15. This Court, keeping in view of the ratio laid down by the Apex Court in the cases discussed above, can exercise the revisional power when there is manifest error of law in passing the impugned order by the subordinate Court and also that, this Court is exercising the revisional power, in order to correct the miscarriage of justice arising from the misconception of law, irregularity in procedure and neglect of proper precaution committed by the lower Court in passing the impugned order.

16. For the reasons discussed above, this Court is of the considered view that the learned Special Judge, NDPS had committed manifest error and irregularity in passing the impugned bail order dated 16.06.2006. Further, this Court is of the view that the learned Special Judge, NDPS had neglected the proper precaution to be taken in considering the bail application filed by the accused for the offence under the said section of the NDPS in passing the impugned bail order dated 16.06.2006.
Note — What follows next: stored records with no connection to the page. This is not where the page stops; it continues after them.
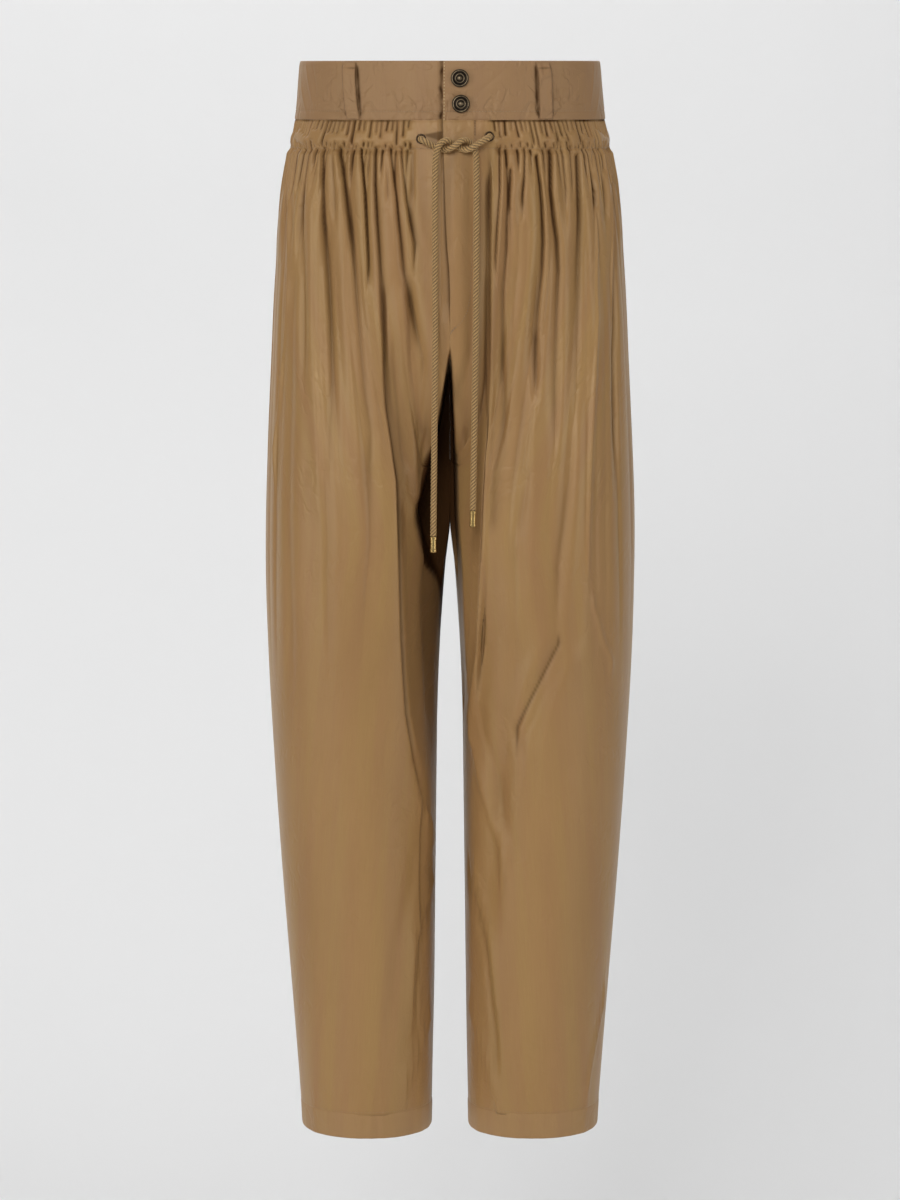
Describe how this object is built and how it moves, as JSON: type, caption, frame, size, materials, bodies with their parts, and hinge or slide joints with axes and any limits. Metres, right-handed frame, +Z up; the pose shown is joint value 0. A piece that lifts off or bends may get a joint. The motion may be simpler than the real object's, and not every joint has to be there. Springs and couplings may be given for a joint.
{
  "type": "cropped wide-leg trousers",
  "caption": "Cropped trousers with wide tapering legs, a gathered drawstring casing under a buttoned waistband, belt loops and plain hem bands, filled out and hollow.",
  "frame": {"origin": "centre of the waist opening, half way up the waistband", "axes": "+Z up, out of the waist opening and against the legs' length; the front faces -Y; the wearer's left is on +X"},
  "size_m": [0.347, 0.2527, 1.008],
  "materials": {
    "leg_cloth": "fluid satin weave, khaki brown",
    "band_cloth": "doubled satin weave, khaki brown, a little duller",
    "cord": "twisted cord, golden khaki",
    "button_metal": "dark antique metal, turned rings",
    "eyelet_metal": "dark antique metal",
    "tip_metal": "satin antique brass"
  },
  "bodies": {
    "root": {"waistband_right": "band_cloth", "waistband_left": "band_cloth", "front_right": "leg_cloth", "front_left": "leg_cloth", "back_right": "leg_cloth", "back_left": "leg_cloth", "hem_right": "leg_cloth", "hem_left": "leg_cloth", "belt_loop_front_right": "band_cloth", "belt_loop_front_left": "band_cloth", "belt_loop_back_right": "band_cloth", "belt_loop_back_left": "band_cloth", "belt_loop_centre_back": "band_cloth", "button_upper": "button_metal", "button_lower": "button_metal", "eyelet_right": "eyelet_metal", "eyelet_left": "eyelet_metal", "drawstring_long": "cord", "drawstring_short": "cord", "cord_tip_long": "tip_metal", "cord_tip_short": "tip_metal"}
  },
  "joints": []
}
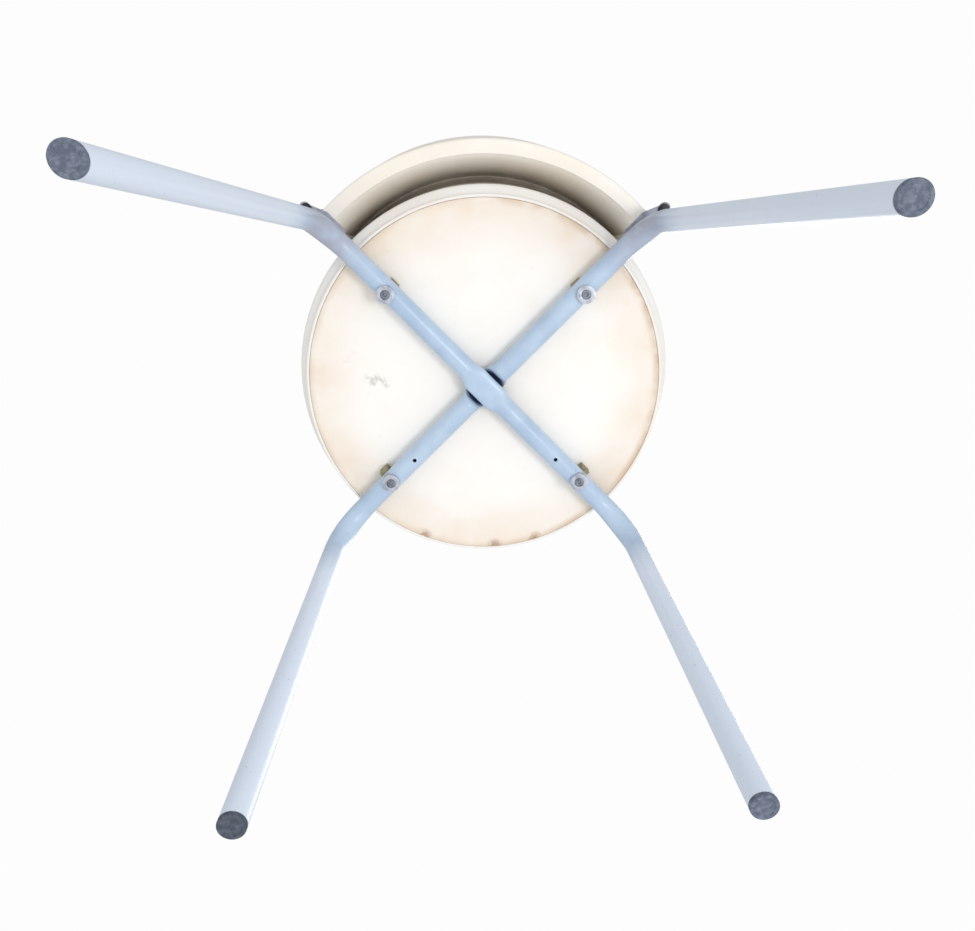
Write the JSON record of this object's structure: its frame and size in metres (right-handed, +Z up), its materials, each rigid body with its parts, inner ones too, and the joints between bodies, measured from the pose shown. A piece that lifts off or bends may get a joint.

17. For the reasons discussed above, the impugned bail order dated 16.06.2006 is hereby set aside. Accordingly, the Criminal Revision Petition is allowed. The respondent/accused shall surrender and his bail stands cancelled. He shall be taken into custody during the trial of the offence that he has been charged. However, this Court hopes and trusts that the trial of the Criminal Case No. 1/4/NCB/IMP/Ganja/CL/2006 shall be completed as expeditiously as possible. Further, liberty is granted to the accused/complainant to file bail application, if there be change circumstances.